** start of DATA EXTRACT **

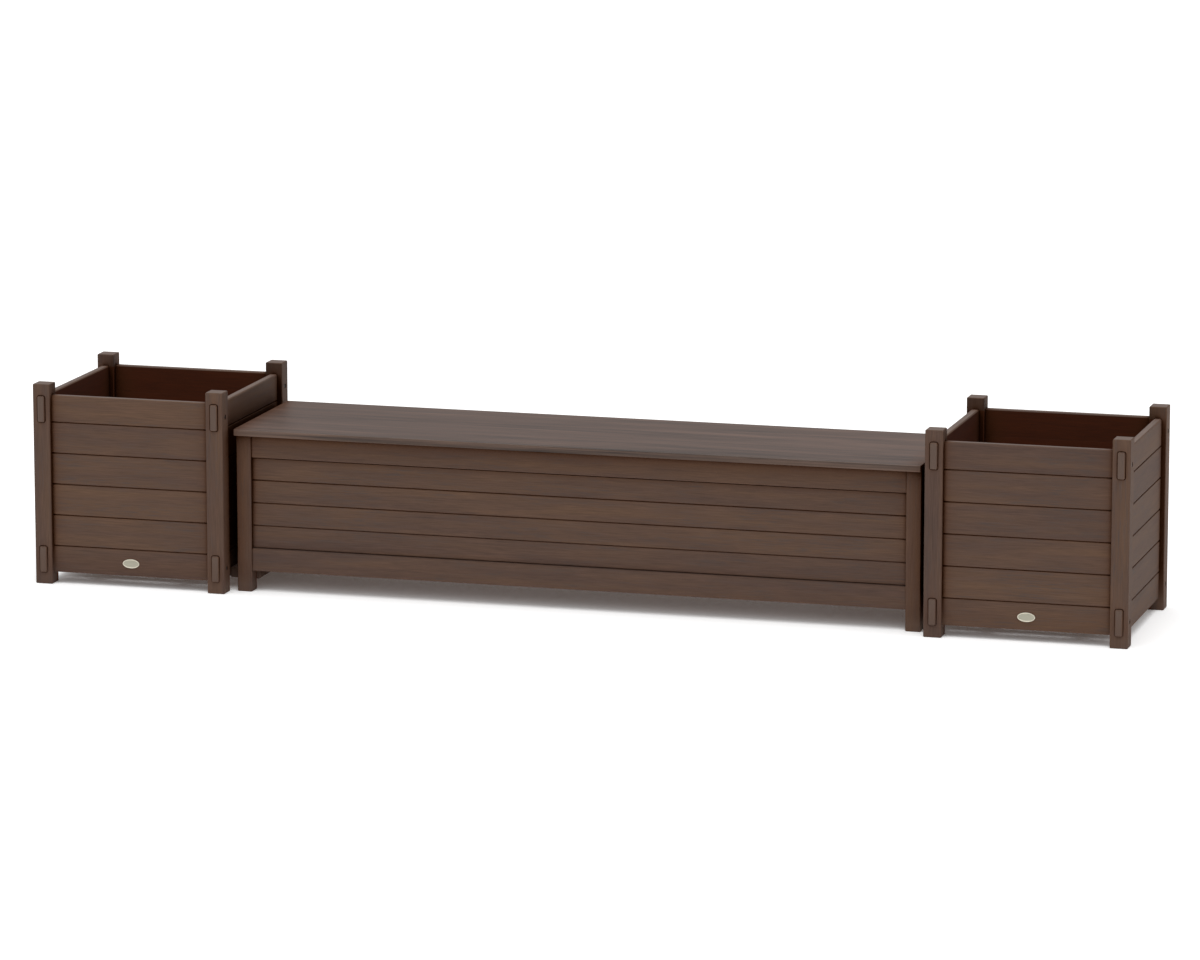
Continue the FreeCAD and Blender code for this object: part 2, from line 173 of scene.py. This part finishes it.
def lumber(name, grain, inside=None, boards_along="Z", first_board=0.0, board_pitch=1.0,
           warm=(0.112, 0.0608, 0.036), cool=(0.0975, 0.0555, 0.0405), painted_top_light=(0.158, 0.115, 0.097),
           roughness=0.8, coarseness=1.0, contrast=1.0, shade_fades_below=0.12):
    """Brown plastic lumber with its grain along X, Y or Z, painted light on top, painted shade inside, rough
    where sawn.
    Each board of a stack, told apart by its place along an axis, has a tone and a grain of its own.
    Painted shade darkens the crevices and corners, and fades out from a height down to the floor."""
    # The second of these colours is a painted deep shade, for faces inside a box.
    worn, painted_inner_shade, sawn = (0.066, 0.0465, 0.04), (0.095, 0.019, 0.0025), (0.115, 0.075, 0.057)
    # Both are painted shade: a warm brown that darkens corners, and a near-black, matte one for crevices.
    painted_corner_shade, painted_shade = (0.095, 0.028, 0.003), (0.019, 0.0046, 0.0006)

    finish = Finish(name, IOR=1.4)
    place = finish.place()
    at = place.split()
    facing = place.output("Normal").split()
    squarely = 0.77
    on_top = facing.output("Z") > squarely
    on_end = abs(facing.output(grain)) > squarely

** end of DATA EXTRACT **

▶ [EXERCISE]: Copy all of the material word for word.

▶ [FULL ANSWER]:
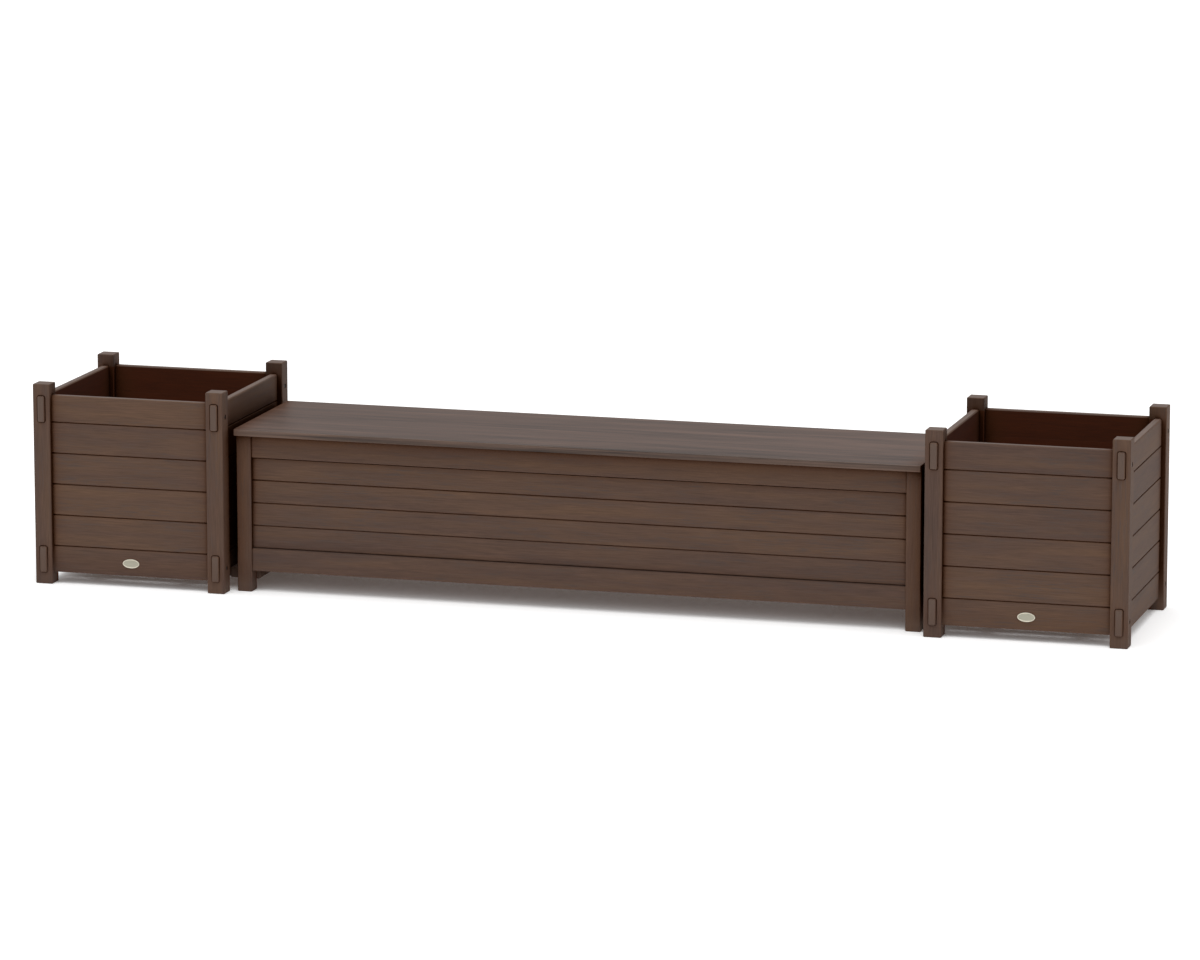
Continue the FreeCAD and Blender code for this object: part 2, from line 173 of scene.py. This part finishes it.
def lumber(name, grain, inside=None, boards_along="Z", first_board=0.0, board_pitch=1.0,
           warm=(0.112, 0.0608, 0.036), cool=(0.0975, 0.0555, 0.0405), painted_top_light=(0.158, 0.115, 0.097),
           roughness=0.8, coarseness=1.0, contrast=1.0, shade_fades_below=0.12):
    """Brown plastic lumber with its grain along X, Y or Z, painted light on top, painted shade inside, rough
    where sawn.
    Each board of a stack, told apart by its place along an axis, has a tone and a grain of its own.
    Painted shade darkens the crevices and corners, and fades out from a height down to the floor."""
    # The second of these colours is a painted deep shade, for faces inside a box.
    worn, painted_inner_shade, sawn = (0.066, 0.0465, 0.04), (0.095, 0.019, 0.0025), (0.115, 0.075, 0.057)
    # Both are painted shade: a warm brown that darkens corners, and a near-black, matte one for crevices.
    painted_corner_shade, painted_shade = (0.095, 0.028, 0.003), (0.019, 0.0046, 0.0006)

    finish = Finish(name, IOR=1.4)
    place = finish.place()
    at = place.split()
    facing = place.output("Normal").split()
    squarely = 0.77
    on_top = facing.output("Z") > squarely
    on_end = abs(facing.output(grain)) > squarely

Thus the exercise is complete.